Tue Aug 30 16:06:03 BST 2011

On 30/08/2011 12:50, Matthew Sackman wrote:
> Hi Cezary,
>
> On Thu, Aug 25, 2011 at 01:09:47PM +0100, Cezary Siwek wrote:
>> I'm facing an issue with my rabittmq cluster where a queue
>> disappears from a node.
>> I have 2 nodes in a cluster working in "disk mode".
>> Node1 - only consumes messages from the queue.
>> Node2 - only publishes messages to the queue.
>>
>> The consumer script on Node1 creates a durable queue and waits for
>> messages.
>> Everything works fine until some no-activity time. I can't say how
>> long it needs to be but usually after more than 24h the queue
>> disappears from Node2 and the consumer stops receiving messages.
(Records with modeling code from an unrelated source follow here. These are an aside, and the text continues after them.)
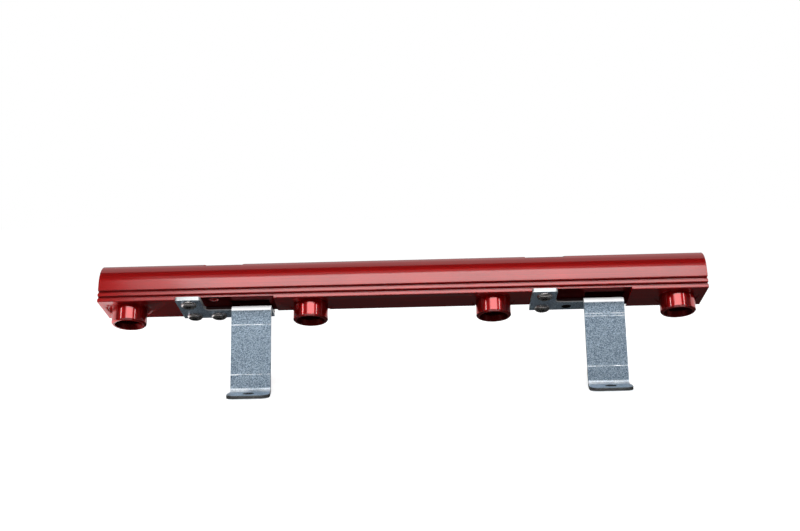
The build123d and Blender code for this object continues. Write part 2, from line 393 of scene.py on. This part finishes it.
turned_red = red_oxide(
    "red_anodised_turning", stretch=(30, 30, 5000),
    dark=(0.48, 0.003, 0.004), light=(0.60, 0.005, 0.006), smooth=0.30, rough=0.40,
    gloss=1.0, coat_roughness=0.03, relief=0.000002,
)
cup_finishes = [turned_red, recess_shade_red, extrusion_red]
for name in list(nodes):
    if name.startswith("injector_cup"):
        number = name.split("_")[-1]
        cup = rounded_copy(f"cup_{number}", name, cup_finishes, cup_edge_round, sharp_edge)
        mouth = Vector(mounts[f"injector_socket_{number}"]["pos_m"])
        for face in cup.data.polygons:
            outward = off_axis(face.center, mouth).normalized()
            if face.normal.dot(rail_up) < end_face_cosine:
                face.material_index = cup_finishes.index(extrusion_red)
            elif face.normal.dot(outward) < bore_wall_cosine:
                # Painted shade: the bore walls take the darker oxide.
                face.material_index = cup_finishes.index(recess_shade_red)


# Cup seals. Moulded rings of black rubber. Each is squeezed between a cup and the rail, keeps
# the fuel in, and is out of sight once the cup is pressed home.
def grained_finish(name, metal, specular, grain_scale, dark, light, smooth, rough):
    """An even finish whose colour and gloss follow one fine grain."""
    material, tree, shader = new_finish(name)
    shader.inputs["Metallic"].default_value = metal
    shader.inputs["Specular IOR Level"].default_value = specular
    grain = noise(tree, coordinates(tree, rail_tilt), grain_scale)
    tree.links.new(mix_colours(tree, grain, dark, light), shader.inputs["Base Color"])
    tree.links.new(spread(tree, grain, 0.0, 1.0, smooth, rough), shader.inputs["Roughness"])
    return material


rubber = grained_finish(
    "seal_rubber", metal=0.0, specular=0.4, grain_scale=900,
    dark=(0.012, 0.012, 0.013), light=(0.024, 0.024, 0.025), smooth=0.5, rough=0.65,
)
for name in nodes:
    if name.startswith("cup_seal"):
        nodes[name].data.materials.clear()
        nodes[name].data.materials.append(rubber)


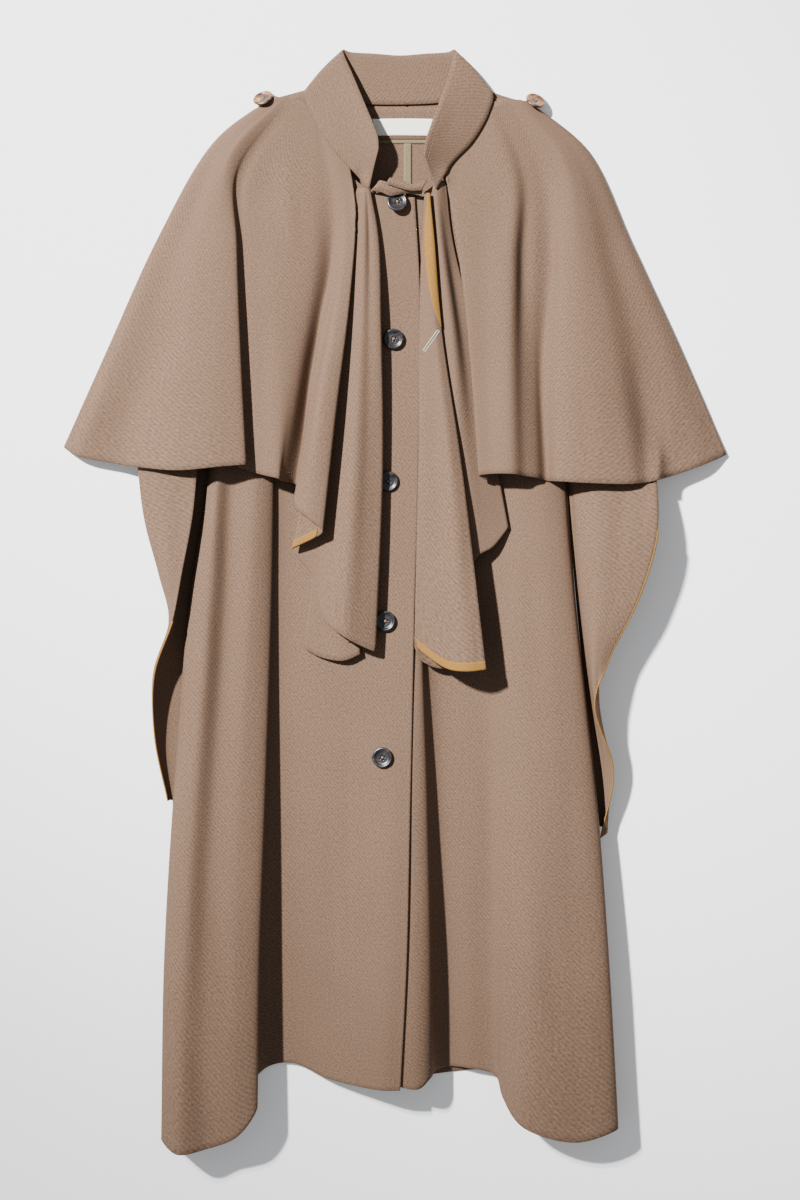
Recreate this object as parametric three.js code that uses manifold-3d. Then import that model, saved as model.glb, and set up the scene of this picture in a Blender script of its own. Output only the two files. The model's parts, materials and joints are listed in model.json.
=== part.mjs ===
// A wool coat with a shoulder cape, laid out on its back on a flat ground.
// Millimetres. +X is to the right, +Y toward the collar, +Z away from the ground.
import * as THREE from 'three';
import { mergeVertices } from 'three/addons/utils/BufferGeometryUtils.js';
import initManifold from 'manifold-3d';

const wasm = await initManifold();
wasm.setup();

// Driving sizes.
const CLOTH = 1.8; // wall of the wool cloth
const BINDING = 1.0; // wall of the narrow bindings and of the label
const GAP = 0.3; // clear space between pieces that lie on or beside each other
const GROUND = CLOTH / 2; // height of the middle of a wall that lies on the ground
const STEPS_ALONG = 2; // wall steps between two stations of a fold line
const STEPS_ACROSS = 2; // wall steps between two neighbouring fold lines
const SETTLED_GAP = 0.7; // clear space under a curled piece, at its lowest point
const CELL = 4; // cell of the height map that one layer is laid on
const BUTTON = { radius: 11.5, rim: 3.6, dish: 2.4, hole: 1.1, spread: 1.9, sides: 24 };

// Colours of the photograph.
const WOOL = 0xa18c78;
const LINING_EDGE = 0xc49a55;
const TAPE = 0xa79c80;
const LABEL = 0xf2efe8;
const HORN = 0x2b2524;

// A fold line is a list of points [x, y, height], one at each station of its table.
// The body's fold lines share these heights up the garment between the neck and the hem.
const LEVELS = [330, 130, 0, -222, -400];
const line = (neck, xs, zs, hem) => [neck, ...xs.map((x, k) => [x, LEVELS[k], zs[k]]), hem];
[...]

The
>> list_queues command shows the queue exists on Node1 but not on
>> Node2.
>> I've done a packet trace when it happened and I can see some packets
>> are being exchanged between nodes. Also cluster_status commands
>> shows that both nodes are up and running in the cluster.
>> When I try to declare_queue on the Node2 i get 'NOT_FOUND - no queue
>> 'msgs' in vhost '/vhost1'.
>> All I need to do to have the Node2 running is to run stop_app and start_app.
>>
>> Both nodes are sitting behind firewalls (in separate networks) but
>> both firewalls have been granted to pass all the traffic between
>> these two boxes.
>> It happens on my dev platfrom. On production I don't think I will
>> ever have such long quiet periods but I need to find out what is
>> causing this.
> Hmm, this is odd. It suggests that the two nodes have lost contact with
> each other which is why Node2 is responding with the NOT_FOUND when you
> try to redeclare the queue. However, if at this point the cluster_status
> on both nodes is suggesting everything is clustered and happy, then this
> is very odd indeed. Could you check that you can achieve these sets of
> circumstances?
>
> Also, do you have the logs for both nodes during the no-activity time?
> I'm curious whether there are entries in there that suggest the cluster
> has split apart. If they're large, then maybe send them to us off-list.
>
>

Hi Matthew,

Thanks for your response.

Yes, you are right. This happens when the nodes become unavailable.
I have reproduced the issue by breaking up the link between two nodes. 
The queue on node2 gets deleted when the node1 becomes unavailable. I 
was wrong saying the cluster_status commands shows that cluster is up 
and running. In fact, two nodes stay detached until stop_app/start_app 
executed.

I know that rabbitmq cluster is not designed to work on unreliable links 
but is it a correct behavior when a queue gets deleted from the node? At 
least the node should allow producer to re-create the queue and keep all 
the messages until connection between nodes is back up.
Is there any way to re-establish connection between two nodes when the 
link goes up?

Regards,